Beside it stood a repair ship. The hull resembled a cargo vessel, but the superstructure was taller and broken by heavy crane arms. Inside were machine shops, foundries, spare boiler sections, and shaft machining equipment. Damaged destroyers or cruisers could receive temporary structural repairs without returning to Brest or Toulon. Floating workshops meant damaged fleets could remain operational.

Further down the line was a vessel with spools mounted along its midsection and reinforced cable guides at the bow. It was designed to lay communication cables across seabeds. Submarine telegraph lines, later electrical transmission routes, would link colonies and mainland.

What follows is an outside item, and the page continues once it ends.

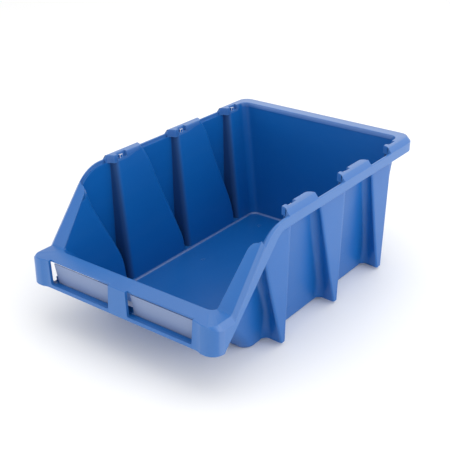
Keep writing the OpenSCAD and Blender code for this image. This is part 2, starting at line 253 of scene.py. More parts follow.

Another model carried a reinforced bow shaped differently from the rest. The hull curved upward, plated thick at the front. This ship was built to break ice. It would force passages through frozen northern routes, keeping trade open in winter and extending French access to Arctic waters.

Bulk carriers followed—deep-hulled ships with large open cargo spaces for ore, grain, and coal. Their design emphasized volume and ease of loading. As French industry expanded, raw materials would need transport in mass quantities. These ships would move iron from Africa, grain from Eastern Europe, and coal between ports without delay.

"Oh," Napoleon I said as he stepped back from the last ship. "So this is all the auxiliary ships huh?"

Napoleon II nodded. "Make sure you remain healthy for the next five to ten years, father, or you won’t see this ship sailing across the seas."

"You always say that to me," Napoleon II harrumphed. "Okay, I’ll do my best to keep myself alive until then."